By 1956, the Republican Party platform was celebrating its accomplishments in expanding the welfare state. It’s hard to imagine a Republican platform today taking credit for these things:
Social Security has been extended to an additional 10 million workers and the benefits raised for 6 1/2 million. The protection of unemployment insurance has been brought to 4 million additional workers. There have been increased workmen’s compensation benefits for longshoremen and harbor workers, increased retirement benefits for railroad employees, and wage increases and improved welfare and pension plans for federal employees.
The platform even advocated “equal pay for equal work regardless of sex,” something Republicans in Congress vote against today. And the platform said that the Republican Party supported the Supreme Court’s Brown decision, which desegregated public schools and “commits itself anew to advancing the rights of all our people regardless of race, creed, color or national origin.”
“We are determined that our government remain warmly responsive to the urgent social and economic problems of our people,” the platform said. “Government must have a heart as well as a head.”
Although Eisenhower got the reputation of being a do-nothing president, that view has been sharply revised by historians over the last 35 years. He is now viewed as a much more active and shrewd leader than he appeared to be at the time. As Ronald Reagan once said, “For all the jokes about golf playing, he did a far, far better job of handling that office than anyone realized.”
Even some conservatives are revising their long-held, Taft-driven disdain for Eisenhower. A recent article in National Review by one of its editors read, “Eisenhower may have sometimes called himself a progressive, but his bedrock priorities—a strong military, balanced budgets, and limited government—are classical conservatism.” Even Newt Gingrich has had good things to say about Eisenhower.

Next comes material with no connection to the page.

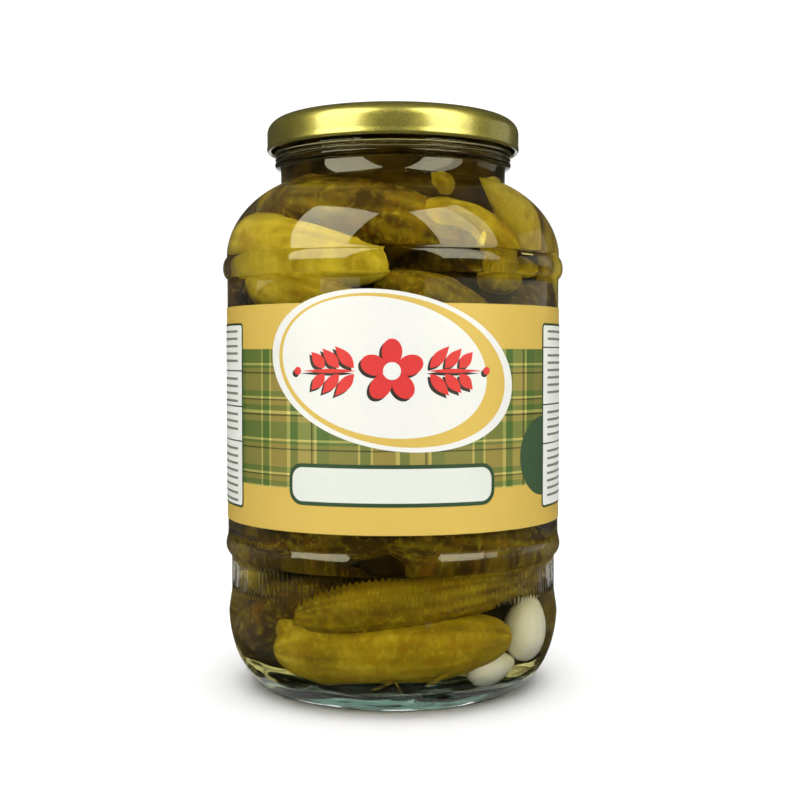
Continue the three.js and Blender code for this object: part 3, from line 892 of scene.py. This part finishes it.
# The gherkins that show at the front, near where the CAD model has them. tone is how light one is.
FRONT_GHERKINS = [
    dict(turn=0, height=20.5, tilt=3, length=71.5, girth=21.5, bow=3, inset=0, tone=0.0),
    dict(turn=9, height=34.8, tilt=8, length=72, girth=17, bow=4, inset=0, tone=-0.12),
    dict(turn=-56, height=28, tilt=30, length=48, girth=17, bow=2, inset=2, tone=-0.3),
    dict(turn=-46, height=28, tilt=-50, length=26, girth=13, bow=0, inset=4, tone=-0.05),
    dict(turn=34, height=53, tilt=-3, length=58, girth=18, bow=3, inset=0, tone=-0.22),
    dict(turn=-31, height=55, tilt=4, length=60, girth=19, bow=3, inset=1, tone=-0.28),
    dict(turn=84, height=45, tilt=12, length=56, girth=19, bow=3, inset=0, tone=-0.15),
    dict(turn=-36, height=130.5, tilt=-18, length=48, girth=18, bow=3, inset=0, tone=0.05),
    dict(turn=21, height=127.5, tilt=-28, length=45, girth=18, bow=2, inset=3, tone=-0.15),
    dict(turn=44, height=137.6, tilt=0, length=16, girth=12.5, bow=0, inset=1, tone=-0.12),
    dict(turn=-42.5, height=144, tilt=-9, length=66, girth=18.5, bow=4, inset=0, tone=0.17),
    dict(turn=39, height=149.5, tilt=-16, length=36, girth=14.5, bow=2, inset=9, tone=0.0),
    dict(turn=80, height=155, tilt=-52, length=34, girth=19, bow=5, inset=0, tone=0.26),
    dict(turn=96, height=137, tilt=68, length=44, girth=17, bow=2, inset=0, tone=0.05),
    dict(turn=-68, height=155, tilt=48, length=42, girth=16, bow=7, inset=1, tone=-0.22),
    dict(turn=-9, height=153.5, tilt=-13, length=60, girth=19, bow=2, inset=1.5, tone=-0.26),
    dict(turn=27, height=165.5, tilt=-80, length=20, girth=11.5, bow=0, inset=2, tone=0.0),
    dict(turn=70, height=127, tilt=14, length=44, girth=18, bow=3, inset=4, tone=-0.35),
    dict(turn=-86, height=132, tilt=58, length=44, girth=17, bow=3, inset=1, tone=-0.3),
]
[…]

In the end, Eisenhower’s greatest accomplishment wasn’t so much what he did as what he didn’t do. When he was elected president in 1952, he brought with him Republican control of both the House and Senate. And many of those newly elected members were among the party’s firebrands—very similar to the Tea Party class of 2010. Had he wanted to, Eisenhower probably could have repealed much of the New Deal. But he didn’t. By the time the next Republican president took office in 1969, Democrats had solid control of Congress and there was no movement outside the far-right-wing political fringe to scale back the welfare state. Indeed, Richard Nixon, who served as Eisenhower’s vice president, greatly expanded it.
On September 17, a memorial to Eisenhower will open adjacent to the National Mall in Washington. There is no indication that Donald Trump plans to attend the dedication. This is just as well. Everything he believes and does is an affront to Eisenhower’s life, character, and humanity.